Evaluation Methods: This evaluation used a Grantee Report created and implemented by the Allegheny Intermediate Unit along with federal 21st Annual Performance Report data (21APR) to examine three performance measures: “participants in 21st century programs will demonstrate educational and social benefits and exhibit positive behavior changes,” “increasing percentages of students regularly participating in the program will meet or exceed state and local academic achievement standards in reading and math,” and “students participating in the program will show improvement in the performance measures of school attendance, classroom performance, and reduced disciplinary referrals.” The evaluation also examined parent and student satisfaction from aggregate data collected and submitted by grantees.

Due to the transition from the Profile and Performance Information Collection System (PPICS) to the 21APR system, the report cautions to “exercise extreme caution in comparing the 2014-15 state evaluation to prior or future years.”

Evaluation Type: Non-experimental

Summary of Outcomes: Student outcomes were assessed using the 21APR system reports and the PA Grantee reports. Overall, the evaluation found students regularly participating in afterschool programs saw gains in reading and math, as well as improvements in school behavior and school day attendance. Surveys of students attending the programs and their parents found that both were very satisfied with programs overall.

Report card analysis from the 21APR system showed that 44 percent of all regular attendees (students that attended the program more than 30 days) improved in reading, and 43 percent of all regular attendees improved in math. Of the 53 grantees that reported local reading and math results through the PA Grantee Report, the majority of grantees reported that more than 25 percent of students showed improvement. More specifically, 37 percent of students showed improvement in reading and 46 percent of students showed improvement in math.

The evaluation also found that students attending the program 60 to 89 days had the highest percentage of improvement in their reading (48 percent) and math (45 percent) report card grades from fall to spring and that students who regularly attended the program performed better on local reading and math assessments than their peers who did not attend the program regularly (less than 30 days).

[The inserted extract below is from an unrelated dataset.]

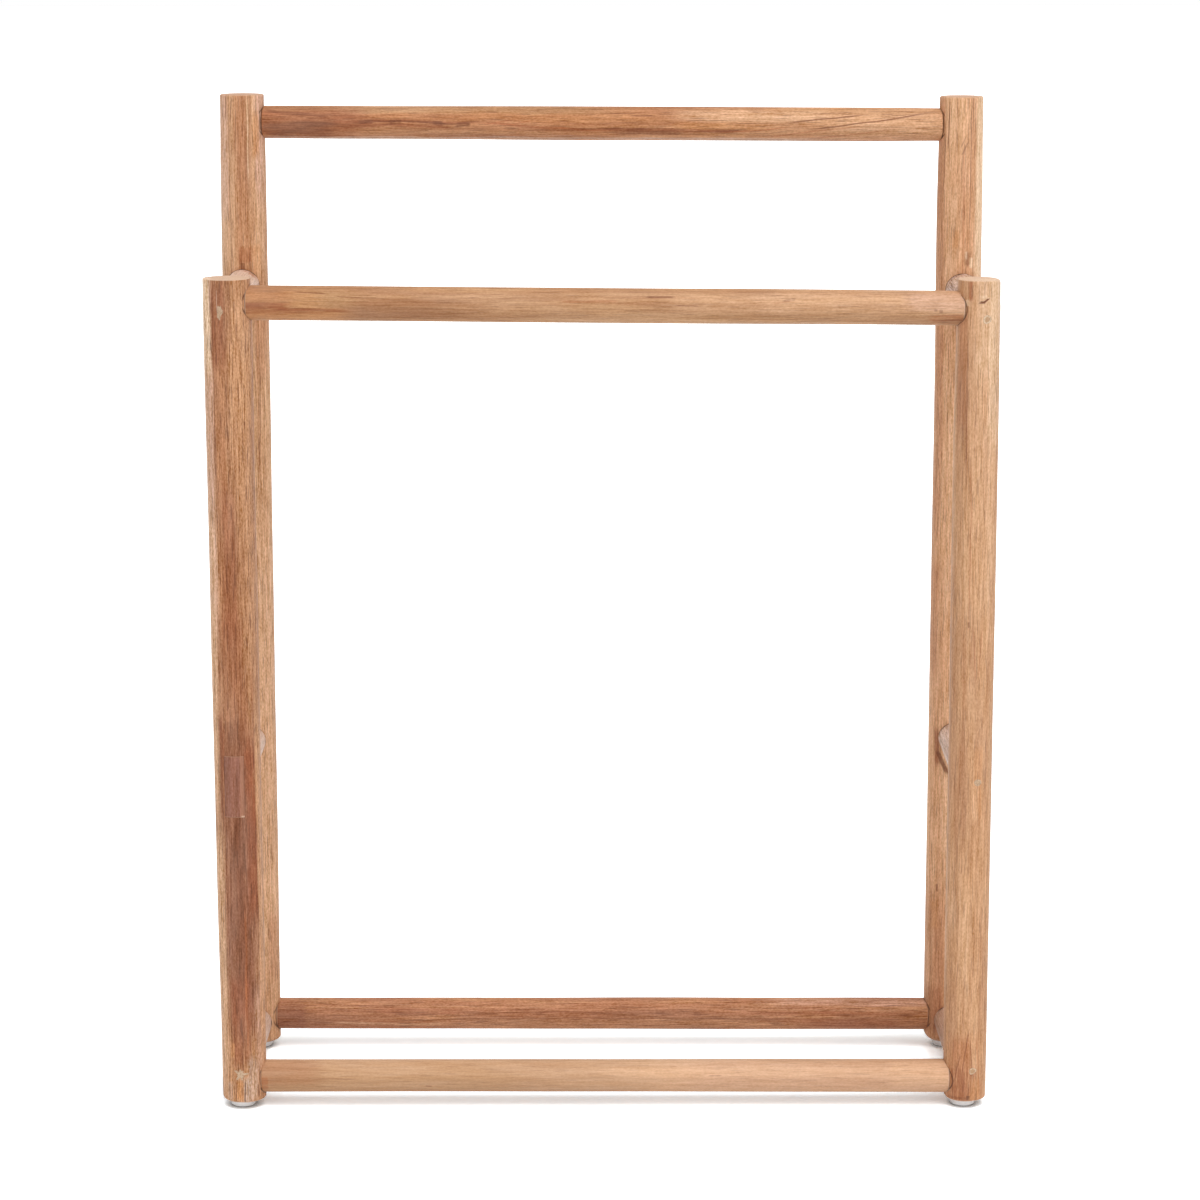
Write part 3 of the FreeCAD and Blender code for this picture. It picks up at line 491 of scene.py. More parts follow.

Seventy-three grantees chose to submit data on behavior. Among regularly attending students that needed to improve in the area of school behavior, it was reported that 38 percent of students improved. Ninety-three grantees reported attendance outcomes. Among students who regularly attended the program who were in need of improving their school day attendance, 42 percent saw an improvement in their attendance. Teacher reported behavior improvement outcomes from the 21APR system showed that 47 percent of all regular attendees’ behavior improved, and 56 percent of regular attendees showed improved homework outcomes. Ninety-three grantees reported whether students had successfully participated in school credit recovery programs, and of the 2,702 students that had attempted credit recovery, 74 percent recovered one or more courses or credits.

Student and parent satisfaction was assessed from aggregate responses to survey questions reported by grantees. Overall, 59 grantees reported on student feedback. Among students surveyed, almost all students reported that they were satisfied with their program overall (95 percent), with a strong majority of students reporting that they were very satisfied (67 percent). Parents were also satisfied with their students’ experience, with 81 grantees reporting parent feedback results. Ninety-eight percent of parents reported that there were satisfied with the program overall, with 83 percent of parents saying they were very satisfied. Furthermore, parents reported that they were very satisfied with their child’s results related to academics (76 percent) and recreation within the program (83 percent). Almost all parents surveyed reported that they agreed that the program offered their child a variety of academic and enrichment activities (98 percent).